- _Source data_:

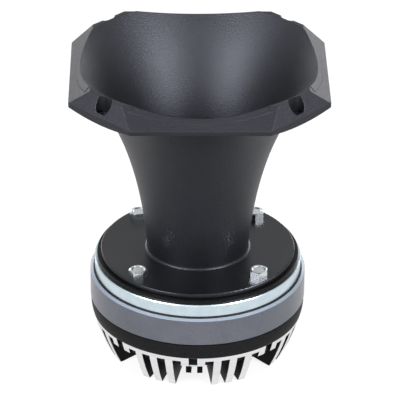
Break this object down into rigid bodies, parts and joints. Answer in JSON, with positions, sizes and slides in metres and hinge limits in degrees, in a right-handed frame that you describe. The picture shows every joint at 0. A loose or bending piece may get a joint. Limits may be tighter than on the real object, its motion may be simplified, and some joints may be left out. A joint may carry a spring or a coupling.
{
  "type": "compression driver",
  "caption": "Horn-loaded compression driver with a cast flared horn, ring magnet and finned rear cover.",
  "frame": {"origin": "on the sound axis, in the plane of the fin tips that the driver stands on", "axes": "+Z along the sound axis from the rear cover to the horn's mouth; X and Y along the sides of the mouth flange; the terminals are on the +Y side"},
  "size_m": [0.1524, 0.1524, 0.1938],
  "materials": {
    "horn_coat": "matt black powder coat",
    "zinc_plated": "bright zinc plate",
    "black_plate": "satin black",
    "ferrite": "ground ferrite",
    "cover_casting": "black cast with turned bright fins",
    "dark_steel": "machined steel",
    "copper": "bare copper",
    "seal": "black rubber",
    "dome_metal": "formed metal foil",
    "film": "amber film",
    "plug_plastic": "black moulded plastic",
    "felt": "grey felt",
    "terminal_metal": "plated brass",
    "red_plastic": "red moulded plastic",
    "black_plastic": "black moulded plastic"
  },
  "bodies": {
    "root": {"rear_cover": "cover_casting", "cover_screws": "zinc_plated", "rear_gasket": "seal", "damping_pad": "felt", "rear_plate": "dark_steel", "magnet": "ferrite", "front_plate": "zinc_plated", "pole_piece": "dark_steel", "pole_cap": "copper", "phase_plug": "plug_plastic", "diaphragm_dome": "dome_metal", "diaphragm_surround": "film", "coil_former": "film", "voice_coil": "copper", "diaphragm_ring": "plug_plastic", "diaphragm_screws": "zinc_plated", "locating_pins": "dark_steel", "terminal_block": "plug_plastic", "terminal_post_positive": "terminal_metal", "terminal_post_negative": "terminal_metal", "terminal_knob_red": "red_plastic", "terminal_knob_black": "black_plastic", "lead_positive": "terminal_metal", "lead_negative": "terminal_metal", "cover_plate": "black_plate", "horn_gasket": "seal", "horn": "horn_coat", "horn_bolts": "zinc_plated"}
  },
  "joints": []
}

- _The problem_: Copy each line above that contains the string "with".

- _Solution_:
Break this object down into rigid bodies, parts and joints. Answer in JSON, with positions, sizes and slides in metres and hinge limits in degrees, in a right-handed frame that you describe. The picture shows every joint at 0. A loose or bending piece may get a joint. Limits may be tighter than on the real object, its motion may be simplified, and some joints may be left out. A joint may carry a spring or a coupling.
  "caption": "Horn-loaded compression driver with a cast flared horn, ring magnet and finned rear cover.",
    "cover_casting": "black cast with turned bright fins",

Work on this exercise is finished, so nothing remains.